I came to FCNL from a brief but formative year working at a Philadelphia non-profit that focuses on energy policy and weatherization of low-income housing. I learned some scary facts about where our world is headed there and I came out on the other side with an enduring commitment to energy policy and conservation (it just makes so much sense). I was very excited to learn that FCNL was willing to support me in those interests by allowing me to do some independent research on the ways that climate change will affect future conflicts. Whether or not the U.S is able to pass a climate change bill that will demand quick and deep emission cuts, we will see the negative effects of climate change this century. I went to a hearing chaired by Senators Feingold and Corker on ways that communities that are already vulnerable to the effects of climate change can adapt to rising sea levels, increased desertification and the possibility of uprooting entire societies in order to keep them safe. Experts from the evangelical Christian community, Oxfam, Action Aid and an ex-General testified about how bad it might be for many people around the world and the creative projects that can be implemented to help people cope.

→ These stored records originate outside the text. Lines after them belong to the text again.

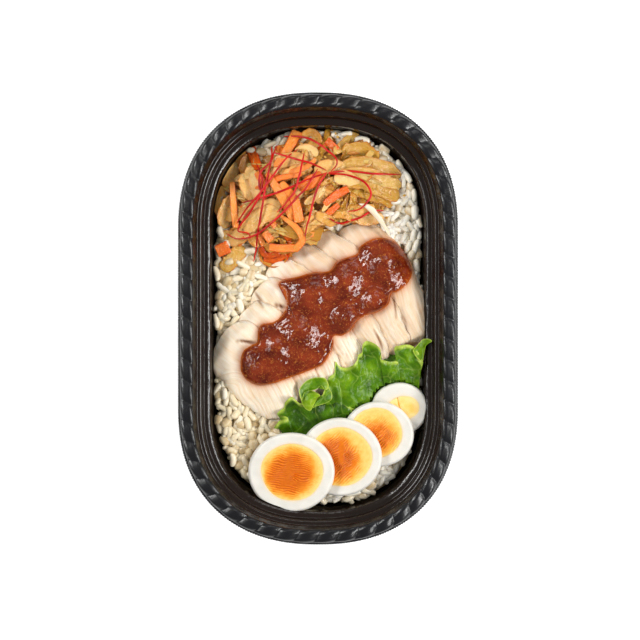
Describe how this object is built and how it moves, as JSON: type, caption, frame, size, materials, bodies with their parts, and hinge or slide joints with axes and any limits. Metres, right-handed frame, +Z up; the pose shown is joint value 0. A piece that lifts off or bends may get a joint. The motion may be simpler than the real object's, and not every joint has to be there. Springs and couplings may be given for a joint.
{
  "type": "bento box meal",
  "caption": "Oval takeaway tray filled with barley rice, sliced chicken in thick sauce, braised burdock and carrot, lettuce and boiled egg.",
  "frame": {"origin": "centre of the tray's underside, on the surface it stands on", "axes": "+Z up out of the tray, +Y along the long side towards the burdock end, +X across to the right seen from above"},
  "size_m": [0.1428, 0.23, 0.038],
  "materials": {
    "tray_plastic": "glossy black moulded plastic",
    "rice": "moist steamed grain",
    "braised_vegetables": "moist, slightly oily",
    "chicken": "moist poached meat",
    "sauce": "thick wet sauce",
    "lettuce": "fresh leaf",
    "egg_white": "smooth set egg white",
    "egg_yolk": "creamy yolk with knife ridges"
  },
  "bodies": {
    "root": {"tray": "tray_plastic", "barley_rice_bed": "rice", "burdock_carrot_heap": "braised_vegetables", "chicken_slice_1": "chicken", "chicken_slice_2": "chicken", "chicken_slice_3": "chicken", "chicken_slice_4": "chicken", "chicken_slice_5": "chicken", "chicken_slice_6": "chicken", "chicken_slice_7": "chicken", "chicken_shred": "chicken", "sauce": "sauce", "lettuce_leaf": "lettuce", "egg_white_1": "egg_white", "egg_yolk_1": "egg_yolk", "egg_white_2": "egg_white", "egg_yolk_2": "egg_yolk", "egg_white_3": "egg_white", "egg_yolk_3": "egg_yolk", "egg_white_4": "egg_white", "egg_yolk_4": "egg_yolk"}
  },
  "joints": []
}
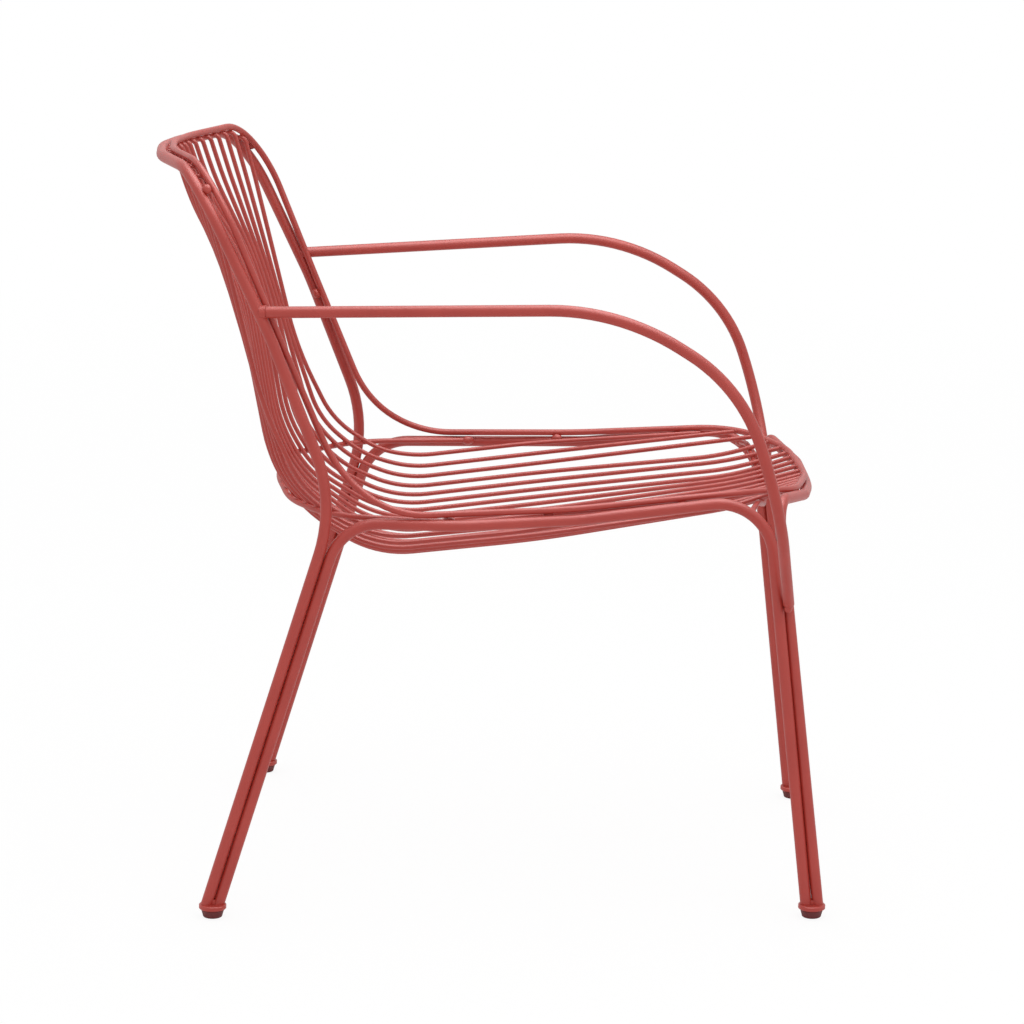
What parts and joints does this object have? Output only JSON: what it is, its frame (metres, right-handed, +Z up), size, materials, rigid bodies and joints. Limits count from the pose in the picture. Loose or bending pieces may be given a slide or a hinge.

I found the General’s testimony particularly telling, and he was not the first of his group who I have seen speak at climate related events. Their coalition has done studies and has concluded that climate change should be factored into any long term planning the military conducts, and that furthermore the military itself should be looking carefully at their own carbon footprint and dependency on fossil fuels if they want to survive in a future with severely limited resources. This perspective from a military man marks a departure from the traditional line. He was very candid about the military’s role in U.S foreign policy citing the military as first responders to humanitarian crises like floods and earthquakes. I could see the wheels in his head turning as he calculated the cost of responding to more frequent crises, not to mention the instability and unrest that such devastating events inevitably incite. Perhaps the General and I are arriving at the need for climate change legislation in different ways, but in this instance we seem to have synergy of purpose. I hope to explore how our similar conclusions might strengthen any argument I make about why it is of utmost importance that the U.S Congress pass a climate change bill that FCNL would be willing to support.